To clarify, I’m not talking about fantasy GMing, or digging into contract details or CBA details, I’m 100% for that. It’s something I find very interesting. Saying “I don’t care” was probably not the right wording.

I meant specifically the people who assign some morality to it. Like you have “side” with either the players or the owners in contact negotiations. That’s silly to me.
 
Last time I bought a car the salesman said it was a steal of a deal!

You know how our society feels about trusting the word of a car salesman :)

Honestly, it's just another way to say good value? Guess I could've said that.

That wording seems fine to me and an appropriate way to describe a contract. You'll notice how describing the contract in that manner doesn't convey that the deal agreed upon was strongly lopsided in favor of the organization nor imply that the players agreed to a contract that doesn't compensate them fairly for their services. It's my personal pet peeve when using HFBoards to come across so many posts describing contracts as an 'absolute steal!' when the players merely signed for like $250K to $750K less than some fans were expecting them to.

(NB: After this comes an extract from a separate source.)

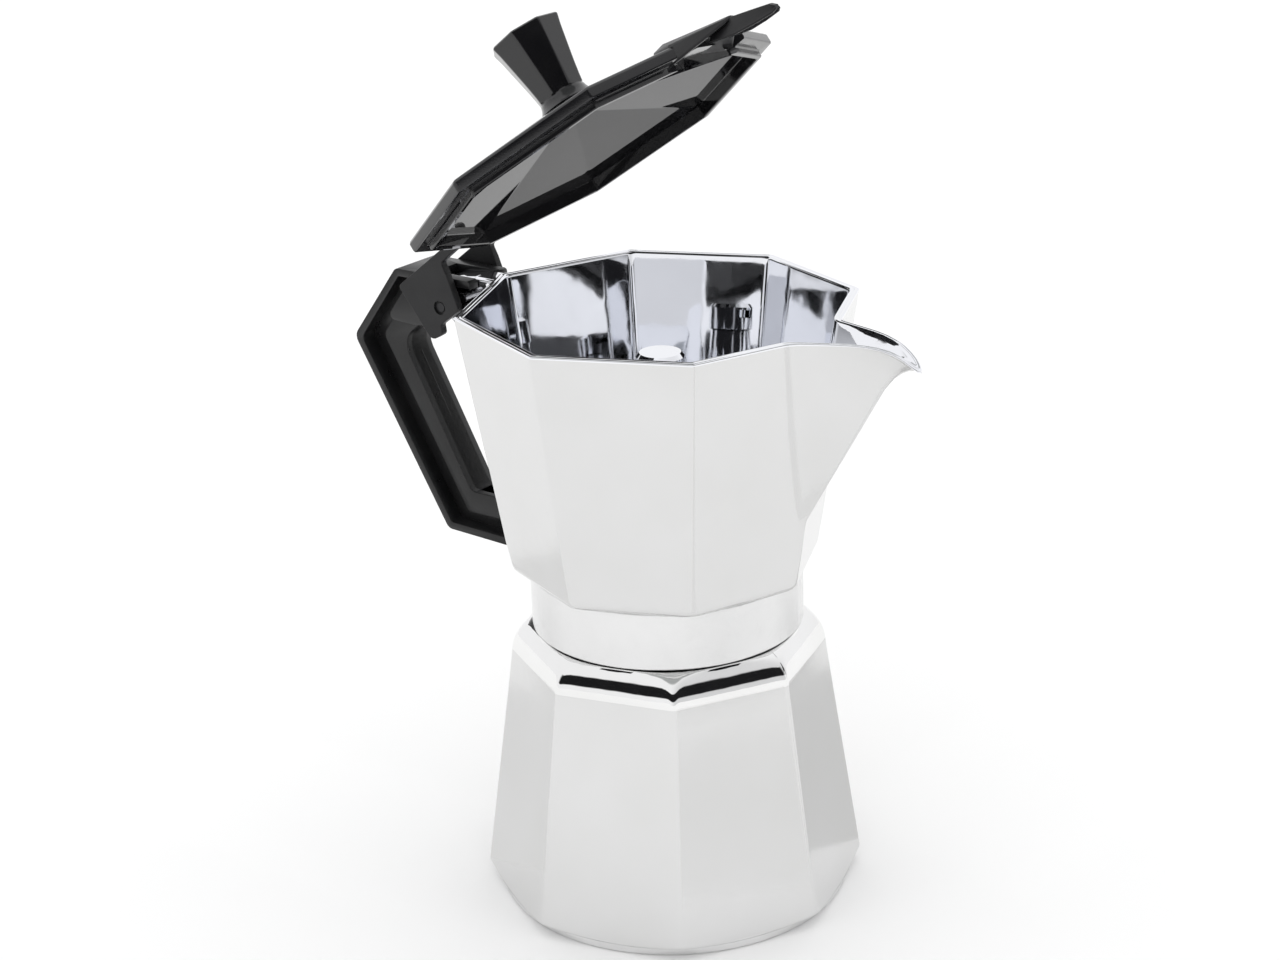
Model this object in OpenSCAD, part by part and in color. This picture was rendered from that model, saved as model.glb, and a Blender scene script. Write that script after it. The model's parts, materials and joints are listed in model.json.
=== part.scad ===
// Stovetop moka pot: octagonal boiler, screw-on collector with spout, hinged lid, side handle.
// Frame: +Z up, origin on the pot's axis at the underside of the foot, spout along +X, handle along -X.

/* [Boiler] */
// Corner radius of the boiler at its widest, just above the foot chamfer
boiler_low_r = 53; // [50:0.5:54]
// Corner radius of the boiler where the shoulder starts
boiler_high_r = 43.3; // [42.8:0.1:43.8]
// Height at which the shoulder starts to round over
shoulder_z = 71; // [69:0.5:71.5]
// Angle of the boiler's first corner, which depends on how far the threads are done up
boiler_turn = 37.6; // [30:0.1:45]
// Wall left at the middle of each boiler flat
boiler_wall = 3; // [2.5:0.1:3.5]
// Radius of the round foot
foot_r = 49.1; // [48:0.1:49.3]

/* [Thread] */
// Rise of the collector for one turn
pitch = 3; // [2.8:0.1:3.2]
// Turns of thread on the boiler's neck
male_turns = 3; // [2:0.25:3]

/* [Collector] */
// Height of the rim above the table
rim_z = 168.3; // [167:0.1:168.3]
// Corner radius of the octagonal rim
rim_r = 54; // [53.5:0.1:54]
// Corner radius near the bottom of the octagon
base_r = 42.9; // [42.5:0.1:43.2]
// Outer radius of the round skirt that screws onto the boiler
skirt_r = 37.35; // [37.2:0.05:37.6]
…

Realistically speaking, if a player is being undercompensated by like 5-10% of their perceived value then that doesn't translate to a lopsided contract that isn't compensating the player fairly for their services (especially when that's the level of compensation the player personally agreed upon when signing their long term deal). Some players can be the type of individuals who would rather sacrifice their max value in earnings in order to secure a preferred employer and living location. So when players sign for less than fans were expecting - it doesn't imply that a player agreed to a deal that doesn't compensate them fairly. I feel NHL players would be annoyed/miffed if someone ever tried to convince them that they agreed to sign a long term contract that doesn't compensate them fairly for their services.